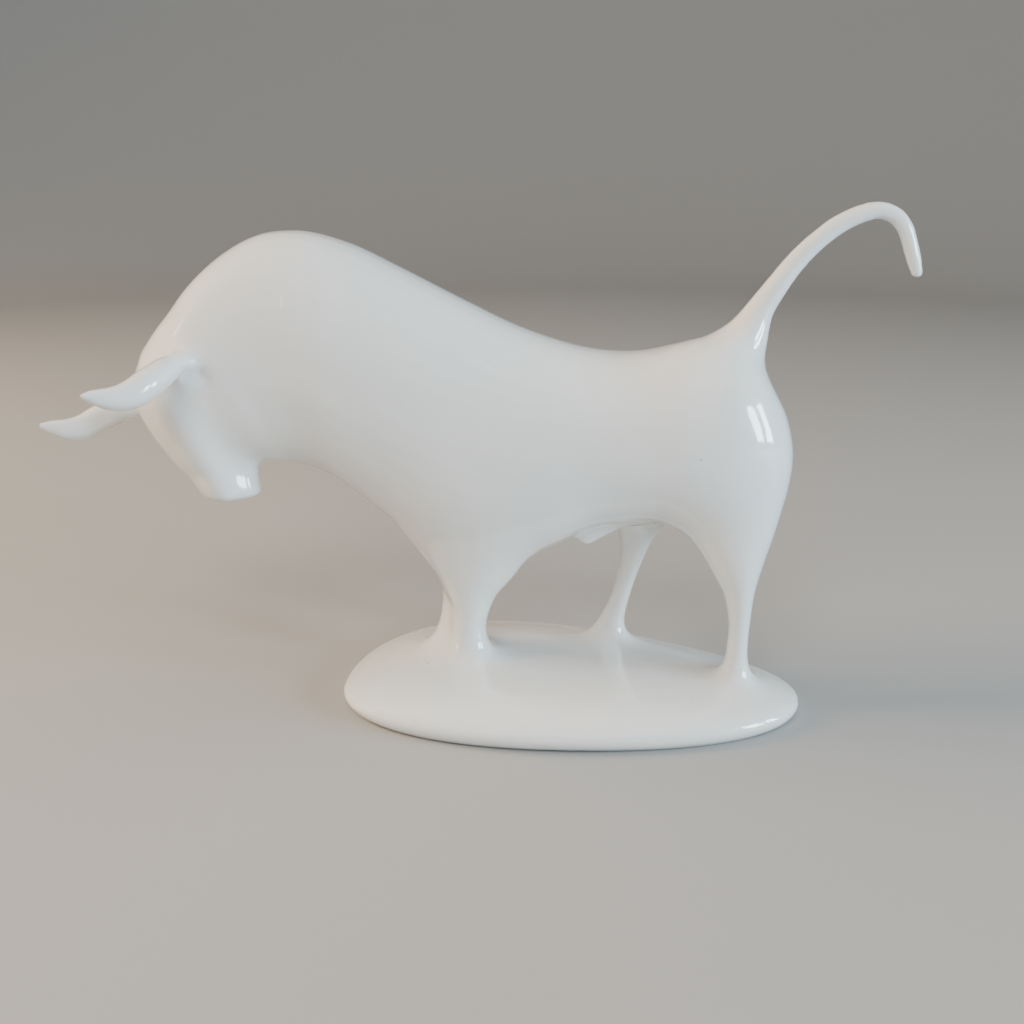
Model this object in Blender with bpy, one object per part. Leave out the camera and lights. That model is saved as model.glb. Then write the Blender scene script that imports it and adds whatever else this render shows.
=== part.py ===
"""A glazed porcelain bull, head down and tail raised, cast in one with a thick pebble base.

Frame: metres, +Z up, the bull faces -X and stands over the origin, which is the middle of the
base's flat underside. -Y is the side that the head turns to.
"""

import math

import bmesh
import bpy
import numpy as np
import openvdb
from mathutils import Vector

# The figure's pose and proportions are in parts, PARTS of them to its length, and its heights are
# from the base's top.
FIGURE_LENGTH = 0.320
PARTS = 320

# Base, measured from the feet that it carries.
BASE_HEIGHT = 0.0145
FRONT_MARGIN = 0.041
REAR_MARGIN = 0.0245
NEAR_MARGIN = 0.0405
FAR_MARGIN = 0.0245
BASE_EDGE_HEIGHT = 0.0045
WIDEST_SHARE = 0.43
NEAR_TAPER = 0.06
NEAR_FULLNESS = 0.87
FAR_TAPER = 0.37
FAR_SWELL = 0.07
UNDER_ROUNDING = 0.016
UNDERCUT = 0.0025
CROWN_POWER = 2.3

# Fillets, where one form runs into the next.
NECK_FILLET = 0.011
SHOULDER_FILLET = 0.016
THIGH_FILLET = 0.018
FORE_LEG_FILLET = 0.016
SHEATH_FILLET = 0.006
FOOT_FILLET = 0.017
TAIL_FILLET = 0.012
HORN_FILLET = 0.009
HOLLOW_FILLET = 0.004

# Fineness of the surface.
VOXEL = 0.0014
RING = 40
STEPS = 8
BASE_RING = 96
TRIANGLES = 9600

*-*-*

Task description: Would you copy out each line exactly as written?

Answer in full:
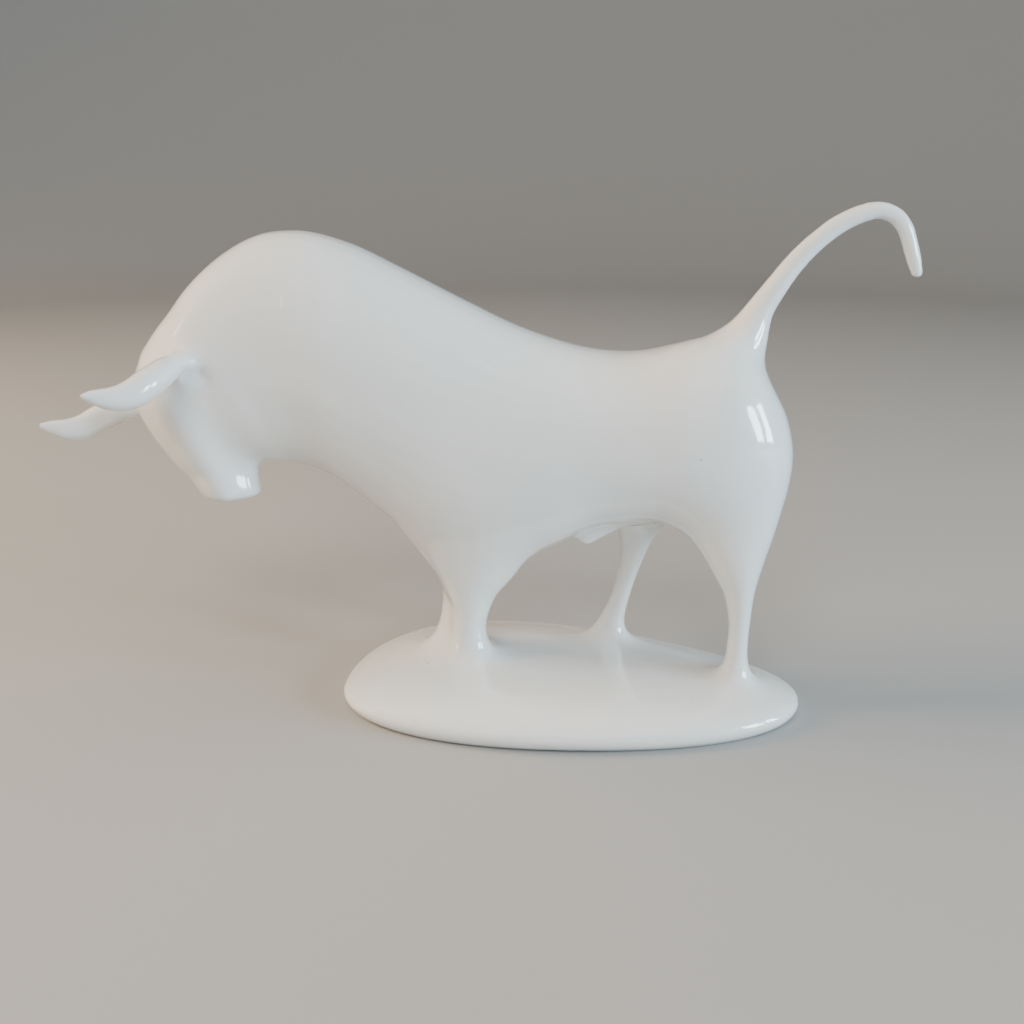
Model this object in Blender with bpy, one object per part. Leave out the camera and lights. That model is saved as model.glb. Then write the Blender scene script that imports it and adds whatever else this render shows.
=== part.py ===
"""A glazed porcelain bull, head down and tail raised, cast in one with a thick pebble base.

Frame: metres, +Z up, the bull faces -X and stands over the origin, which is the middle of the
base's flat underside. -Y is the side that the head turns to.
"""

import math

import bmesh
import bpy
import numpy as np
import openvdb
from mathutils import Vector

# The figure's pose and proportions are in parts, PARTS of them to its length, and its heights are
# from the base's top.
FIGURE_LENGTH = 0.320
PARTS = 320

# Base, measured from the feet that it carries.
BASE_HEIGHT = 0.0145
FRONT_MARGIN = 0.041
REAR_MARGIN = 0.0245
NEAR_MARGIN = 0.0405
FAR_MARGIN = 0.0245
BASE_EDGE_HEIGHT = 0.0045
WIDEST_SHARE = 0.43
NEAR_TAPER = 0.06
NEAR_FULLNESS = 0.87
FAR_TAPER = 0.37
FAR_SWELL = 0.07
UNDER_ROUNDING = 0.016
UNDERCUT = 0.0025
CROWN_POWER = 2.3

# Fillets, where one form runs into the next.
NECK_FILLET = 0.011
SHOULDER_FILLET = 0.016
THIGH_FILLET = 0.018
FORE_LEG_FILLET = 0.016
SHEATH_FILLET = 0.006
FOOT_FILLET = 0.017
TAIL_FILLET = 0.012
HORN_FILLET = 0.009
HOLLOW_FILLET = 0.004

# Fineness of the surface.
VOXEL = 0.0014
RING = 40
STEPS = 8
BASE_RING = 96
TRIANGLES = 9600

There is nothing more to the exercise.